I just found this on my computer, a piece written by an alter ego of mine named Stoney Broke. It’s a little late, but maybe not too late.
Reflections on Memorial Day
by Stoney Broke
Stoney Broke, yer cowboy journalist, out here at the best dude ranch on the Kansas prairie. Felt moved to say a few words here on Memorial Day, a day for reflection if there ever was one.
This day, I’ve been thinking about a boy who sat at the back of my English class in high school. His name was Robert. The boy was so shy he never raised his hand. Sometimes, the teacher would ask him a question, and he would lower his head and endure the 15 or so seconds of charged silence, his face the shade of a radish, before the teacher finally called on someone else. I never saw him talk to anybody, or anybody except the teacher talk to him. He moved in a bubble of silence around the hallways, neither knowing or being known by anybody.
Robert drew a low number in the draft lottery and was shipped off to Vietnam. Within two weeks, we heard he’d been killed. A kid like that, well, he never shoulda been sent. You don’t take a scared kid like that, put a gun in his hand, send him to a foreign land and tell him to kill. For all the fight there was in him, they’d just as well taken him out back and shot him to save him the agony of training. Poor Robert. Rest in peace.

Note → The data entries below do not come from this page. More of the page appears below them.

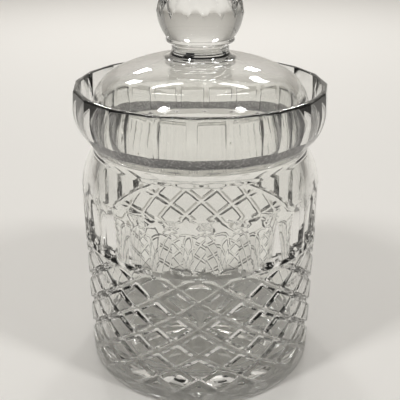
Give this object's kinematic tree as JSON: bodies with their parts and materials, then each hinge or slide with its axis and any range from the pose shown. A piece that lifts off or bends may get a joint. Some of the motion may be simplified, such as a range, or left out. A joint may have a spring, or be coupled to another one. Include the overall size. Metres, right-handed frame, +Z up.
{
  "type": "biscuit jar",
  "caption": "Round cut-glass jar with a cupped collar and a domed lid with a facet-cut knob that lifts off.",
  "frame": {"origin": "centre of the base, on the plane that the jar stands on", "axes": "+Z up along the jar's axis, front of the jar towards -Y, +X to the right seen from the front"},
  "size_m": [0.129, 0.129, 0.206],
  "materials": {
    "crystal": "clear polished lead crystal, cut outside, with ground seat rings"
  },
  "bodies": {
    "jar": {"jar": "crystal"},
    "lid": {"lid": "crystal", "lid_knob": "crystal"}
  },
  "joints": [
    {"name": "lid_lift", "type": "slide", "parent": "jar", "child": "lid", "axis": [0, 0, 1], "range_m": [0, 0.12]}
  ]
}
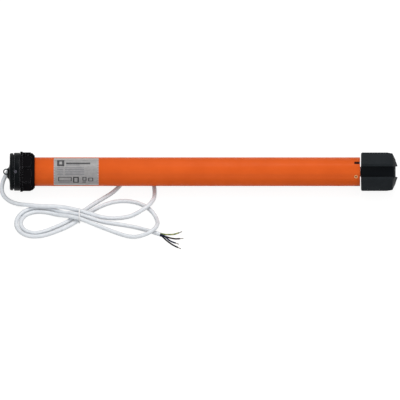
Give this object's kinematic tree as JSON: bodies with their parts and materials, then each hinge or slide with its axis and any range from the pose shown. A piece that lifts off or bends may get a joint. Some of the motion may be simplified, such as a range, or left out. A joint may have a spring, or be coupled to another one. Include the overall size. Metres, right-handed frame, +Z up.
{
  "type": "tubular roller blind motor",
  "caption": "Tubular motor for a roller blind, with an idling crown, an octagonal drive wheel, adjustable limits and a tied supply cable with bare core ends.",
  "frame": {"origin": "on the resting surface, half way along the motor and below its axis", "axes": "+X along the motor's axis towards the drive wheel, +Z up"},
  "size_m": [0.6213, 0.1718, 0.063],
  "materials": {
    "tube_paint": "satin",
    "label_film": "satin",
    "screw_steel": "zinc plated",
    "head_plastic": "fine grain",
    "wheel_plastic": "fine grain",
    "gland_rubber": "matt",
    "clip_steel": "bright",
    "machined_steel": "machined",
    "gear_steel": "sintered",
    "planet_plastic": "satin",
    "bush_bronze": "sintered",
    "core_lamination": "laminated",
    "winding_copper": "enamelled",
    "friction_lining": "matt",
    "capacitor_can": "satin",
    "cable_sheath": "satin",
    "tie_nylon": "satin",
    "earth_sleeve": "satin",
    "brown_sleeve": "satin",
    "blue_sleeve": "satin",
    "black_sleeve": "satin",
    "tinned_copper": "tinned"
  },
  "bodies": {
    "root": {"motor_tube": "tube_paint", "rating_label": "label_film", "tube_screws": "screw_steel", "head_cap": "head_plastic", "head_body": "head_plastic", "head_screws": "screw_steel", "cable_gland": "gland_rubber", "limit_chassis": "head_plastic", "limit_switches": "head_plastic", "capacitor": "capacitor_can", "capacitor_clamp": "head_plastic", "rear_end_shield": "machined_steel", "rear_shaft_bush": "bush_bronze", "stator_stack": "core_lamination", "stator_winding": "winding_copper", "front_end_shield": "machined_steel", "front_shaft_bush": "bush_bronze", "brake_magnet": "machined_steel", "brake_spring": "clip_steel", "brake_plate": "machined_steel", "gearbox_input_plate": "machined_steel", "ring_gear": "gear_steel", "output_bush": "bush_bronze", "gearbox_cap": "head_plastic", "supply_cable_lead": "cable_sheath", "supply_cable_hank": "cable_sheath", "supply_cable_tail": "cable_sheath", "cable_tie": "tie_nylon", "core_earth": "earth_sleeve", "core_brown": "brown_sleeve", "core_blue": "blue_sleeve", "core_black": "black_sleeve", "core_tips": "tinned_copper"},
    "crown": {"crown": "head_plastic"},
    "limit_drive": {"limit_pinion": "gear_steel", "limit_cams": "head_plastic"},
    "limit_screw_up": {"limit_screw_up": "screw_steel"},
    "limit_screw_down": {"limit_screw_down": "screw_steel"},
    "retaining_clip": {"retaining_clip": "clip_steel"},
    "brake_armature": {"brake_armature": "machined_steel"},
    "rotor": {"rotor_core": "core_lamination", "rotor_shaft": "machined_steel", "brake_disc": "friction_lining", "sun_gear": "machined_steel"},
    "first_carrier": {"first_carrier": "machined_steel"},
    "second_carrier": {"second_carrier": "machined_steel"},
    "output": {"output_carrier": "machined_steel", "drive_wheel": "wheel_plastic", "wheel_washer": "screw_steel", "wheel_screw": "screw_steel"},
    "first_planet_1": {"first_planet_1": "planet_plastic"},
    "first_planet_2": {"first_planet_2": "planet_plastic"},
    "first_planet_3": {"first_planet_3": "planet_plastic"},
    "second_planet_1": {"second_planet_1": "planet_plastic"},
    "second_planet_2": {"second_planet_2": "planet_plastic"},
    "second_planet_3": {"second_planet_3": "planet_plastic"},
    "third_planet_1": {"third_planet_1": "planet_plastic"},
    "third_planet_2": {"third_planet_2": "planet_plastic"},
    "third_planet_3": {"third_planet_3": "planet_plastic"}
  },
  "joints": [
    {"name": "drive_spin", "type": "hinge", "parent": "root", "child": "output", "pos_m": [0.28, 0, 0.0315], "axis": [1, 0, 0], "continuous": true},
    {"name": "second_carrier_spin", "type": "hinge", "parent": "root", "child": "second_carrier", "pos_m": [0.17, 0, 0.0315], "axis": [1, 0, 0], "continuous": true},
    {"name": "first_carrier_spin", "type": "hinge", "parent": "root", "child": "first_carrier", "pos_m": [0.14, 0, 0.0315], "axis": [1, 0, 0], "continuous": true},
    {"name": "rotor_spin", "type": "hinge", "parent": "root", "child": "rotor", "pos_m": [0, 0, 0.0315], "axis": [1, 0, 0], "continuous": true},
    {"name": "crown_spin", "type": "hinge", "parent": "root", "child": "crown", "pos_m": [-0.27, 0, 0.0315], "axis": [1, 0, 0], "continuous": true},
    {"name": "limit_drive_spin", "type": "hinge", "parent": "root", "child": "limit_drive", "pos_m": [-0.25, 0.014, 0.0315], "axis": [1, 0, 0], "continuous": true},
    {"name": "limit_screw_up_turn", "type": "hinge", "parent": "root", "child": "limit_screw_up", "pos_m": [-0.28845, 0, 0.0315], "axis": [0, -0.7071, 0.7071], "continuous": true},
    {"name": "limit_screw_down_turn", "type": "hinge", "parent": "root", "child": "limit_screw_down", "pos_m": [-0.28845, 0, 0.0315], "axis": [0, 0.7071, -0.7071], "continuous": true},
    {"name": "clip_pull", "type": "slide", "parent": "root", "child": "retaining_clip", "axis": [-1, 0, 0], "range_m": [0, 0.018]},
    {"name": "brake_release", "type": "slide", "parent": "root", "child": "brake_armature", "axis": [-1, 0, 0], "range_m": [0, 0.0006], "stiffness_N_per_m": 300, "springref_m": -0.002, "deforming": ["brake_spring"]},
    {"name": "first_planet_1_spin", "type": "hinge", "parent": "first_carrier", "child": "first_planet_1", "pos_m": [0.15, 0.01215, 0.0315], "axis": [1, 0, 0], "continuous": true},
    {"name": "first_planet_2_spin", "type": "hinge", "parent": "first_carrier", "child": "first_planet_2", "pos_m": [0.15, -0.00607, 0.04202], "axis": [1, 0, 0], "continuous": true},
    {"name": "first_planet_3_spin", "type": "hinge", "parent": "first_carrier", "child": "first_planet_3", "pos_m": [0.15, -0.00607, 0.02098], "axis": [1, 0, 0], "continuous": true},
    {"name": "second_planet_1_spin", "type": "hinge", "parent": "second_carrier", "child": "second_planet_1", "pos_m": [0.15, 0.01215, 0.0315], "axis": [1, 0, 0], "continuous": true},
    {"name": "second_planet_2_spin", "type": "hinge", "parent": "second_carrier", "child": "second_planet_2", "pos_m": [0.15, -0.00607, 0.04202], "axis": [1, 0, 0], "continuous": true},
    {"name": "second_planet_3_spin", "type": "hinge", "parent": "second_carrier", "child": "second_planet_3", "pos_m": [0.15, -0.00607, 0.02098], "axis": [1, 0, 0], "continuous": true},
    {"name": "third_planet_1_spin", "type": "hinge", "parent": "output", "child": "third_planet_1", "pos_m": [0.15, 0.01215, 0.0315], "axis": [1, 0, 0], "continuous": true},
    {"name": "third_planet_2_spin", "type": "hinge", "parent": "output", "child": "third_planet_2", "pos_m": [0.15, -0.00607, 0.04202], "axis": [1, 0, 0], "continuous": true},
    {"name": "third_planet_3_spin", "type": "hinge", "parent": "output", "child": "third_planet_3", "pos_m": [0.15, -0.00607, 0.02098], "axis": [1, 0, 0], "continuous": true}
  ],
  "couplings": [
    {"joint": "second_carrier_spin", "follows": "drive_spin", "ratio": 4.5},
    {"joint": "first_carrier_spin", "follows": "drive_spin", "ratio": 20.25},
    {"joint": "rotor_spin", "follows": "drive_spin", "ratio": 91.125},
    {"joint": "limit_drive_spin", "follows": "crown_spin", "ratio": 2.4},
    {"joint": "first_planet_1_spin", "follows": "drive_spin", "ratio": -56.7},
    {"joint": "first_planet_2_spin", "follows": "drive_spin", "ratio": -56.7},
    {"joint": "first_planet_3_spin", "follows": "drive_spin", "ratio": -56.7},
    {"joint": "second_planet_1_spin", "follows": "drive_spin", "ratio": -12.6},
    {"joint": "second_planet_2_spin", "follows": "drive_spin", "ratio": -12.6},
    {"joint": "second_planet_3_spin", "follows": "drive_spin", "ratio": -12.6},
    {"joint": "third_planet_1_spin", "follows": "drive_spin", "ratio": -2.8},
    {"joint": "third_planet_2_spin", "follows": "drive_spin", "ratio": -2.8},
    {"joint": "third_planet_3_spin", "follows": "drive_spin", "ratio": -2.8}
  ]
}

My business partner here at the dude ranch, Carl, he went off to the Vietnam War, too. There was talk around of guys skedaddlin’ off north of the border or enrollin’ in college before they could be called up. But Carl just wasn’t made that way. He said America’d done plenty for him and his family, and he was gonna try and repay it by volunteerin’ for the Army. His fiancee, Lorene, cried and bawled somethin’ terrible as she waved goodbye to him at the Kansas City airport.
Carl wasn’t much for writin’ letters, so we didn’t hear all the details of his Vietnam duty. He did write that every guy in his hooch except him was doin’ heroin. Their entertainment of an evening was to fill the hooch with marijuana smoke and watch the giant roaches get stoned and skitter up and down the walls and across the floor like maniacs. He’d write something funny or curious to Lorene once in awhile, but nothing disturbing. He didn’t want to worry her or his mom, dad and sisters.
Me, I didn’t go to Vietnam. When the Army docs saw I had two steel rods in my spine from breakin’ it during my brief teenaged rodeo career, they said, “Go on home.” I said, “I’ll do that, thank ya.” But I watched the news footage on TV and heard the stories from guys comin’ home, and I thought, “Who woulda thought hell was an Asian jungle?”
Carl got banged up a tad and picked up a nasty parasite, but he came home after his year basically in one piece. Protesters at the San Francisco Airport gave Carl and the other returning soldiers a cruel welcome. They screamed, “Murderer! Baby-killer!” Carl looked straight ahead as he fought his way through the crowds to Lorene. The way he hugged her, he’d like to squeezed all the air out of her.
He and Lorene had a weddin’, and before long, they had a baby on the way. Then Carl’s dad died when a son-of-a-bitch stallion he was tryin’ to break kicked his skull in. So the ranch went to Carl to take care of. He was doin’ a very efficient job of it, too, until the baby came. When Carl held the baby and looked into his eyes for the first time, Lorene said the blood drained out of Carl’s face, and he handed the baby back to her quick, but careful, like it was a bomb.
Lorene found him awhile later out by the corral, both hands grippin’ the top rail, just starin’ into space. When she asked him what was wrong, he never even looked at her. Just kept starin’ and said, “He knows. He knows what I done over there.”
Back then, nobody knew much about post-traumatic stress syndrome. In WWI, it was called “shell shock.” In later wars, I don’t know if it was called anything. After the Vietnam War, the vets were said to have the “thousand-yard stare,” like Carl had that night. Lorene persuaded Carl to talk things over with his pastor and go to the VA to see a shrink. Gradually, over the years, he seemed to come to himself again. He no longer saw judgment in his son’s eyes, but innocence and joy. He loved that boy, Carl, Jr., fiercely. It was like the little boy showed him there was life, and it was good. Lorene was the soul of patience with him. And he healed, mostly, though the scars still showed from time to time.
Robert sacrificed his life. Carl sacrificed his peace of mind. Their families sacrificed the happiness of being with their loved ones, whole and healthy. Every person who has served in every war has sacrificed because his or her country required it, for good cause or questionable cause. No matter. Every veteran who has served in wartime deserves our thanks, our respect, and our honor this day. Let’s honor them by doing all we can to make peace, not war. If you’ve a mind to pray for peace, do that. If you’ve a mind to march for it, then do that. At the very least, remember peace. Remember what it felt like. So you can recognize the feeling when it comes again, someday. Let’s hope. Yes, let’s hope.